_Stated task_
In the entries below, find the line containing "Write the FreeCAD" and the line containing "# and its origin". Copy those two lines and everything between them exactly, and only that.

_Data_
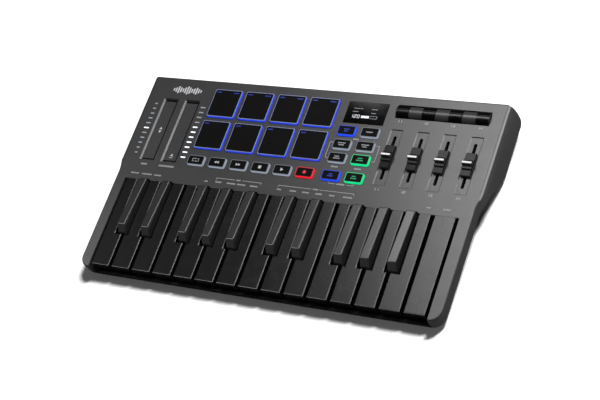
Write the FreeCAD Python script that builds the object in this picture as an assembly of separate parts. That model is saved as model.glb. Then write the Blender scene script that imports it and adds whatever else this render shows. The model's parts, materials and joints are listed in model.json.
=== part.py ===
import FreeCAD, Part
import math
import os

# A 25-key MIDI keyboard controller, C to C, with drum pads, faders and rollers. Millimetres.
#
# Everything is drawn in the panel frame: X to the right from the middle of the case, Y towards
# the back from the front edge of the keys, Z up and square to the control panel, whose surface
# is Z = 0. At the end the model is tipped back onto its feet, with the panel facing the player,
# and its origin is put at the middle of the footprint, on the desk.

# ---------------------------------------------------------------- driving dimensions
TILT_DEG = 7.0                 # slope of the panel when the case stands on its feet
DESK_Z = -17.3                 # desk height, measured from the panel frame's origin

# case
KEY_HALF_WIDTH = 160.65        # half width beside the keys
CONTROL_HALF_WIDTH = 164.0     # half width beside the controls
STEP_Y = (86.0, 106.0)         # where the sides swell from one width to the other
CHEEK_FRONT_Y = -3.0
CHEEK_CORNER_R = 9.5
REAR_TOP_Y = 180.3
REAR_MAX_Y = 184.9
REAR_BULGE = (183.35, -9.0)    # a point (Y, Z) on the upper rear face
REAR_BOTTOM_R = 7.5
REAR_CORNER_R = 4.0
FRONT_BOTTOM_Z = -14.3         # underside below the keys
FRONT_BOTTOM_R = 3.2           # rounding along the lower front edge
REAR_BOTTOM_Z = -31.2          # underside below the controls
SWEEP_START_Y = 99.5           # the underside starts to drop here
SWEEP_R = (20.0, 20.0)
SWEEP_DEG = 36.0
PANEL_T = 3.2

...

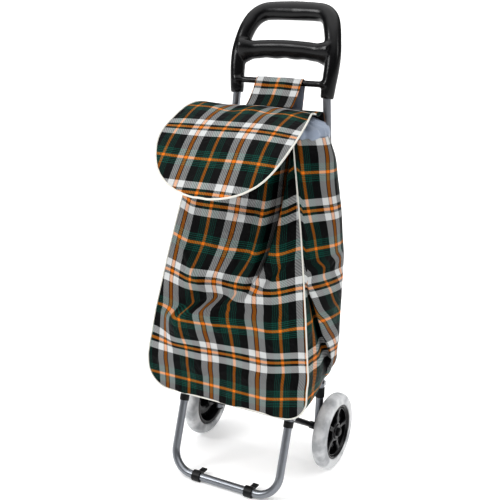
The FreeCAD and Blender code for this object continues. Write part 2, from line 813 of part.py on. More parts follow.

_Solution for this problem_
Write the FreeCAD Python script that builds the object in this picture as an assembly of separate parts. That model is saved as model.glb. Then write the Blender scene script that imports it and adds whatever else this render shows. The model's parts, materials and joints are listed in model.json.
=== part.py ===
import FreeCAD, Part
import math
import os

# A 25-key MIDI keyboard controller, C to C, with drum pads, faders and rollers. Millimetres.
#
# Everything is drawn in the panel frame: X to the right from the middle of the case, Y towards
# the back from the front edge of the keys, Z up and square to the control panel, whose surface
# is Z = 0. At the end the model is tipped back onto its feet, with the panel facing the player,
# and its origin is put at the middle of the footprint, on the desk.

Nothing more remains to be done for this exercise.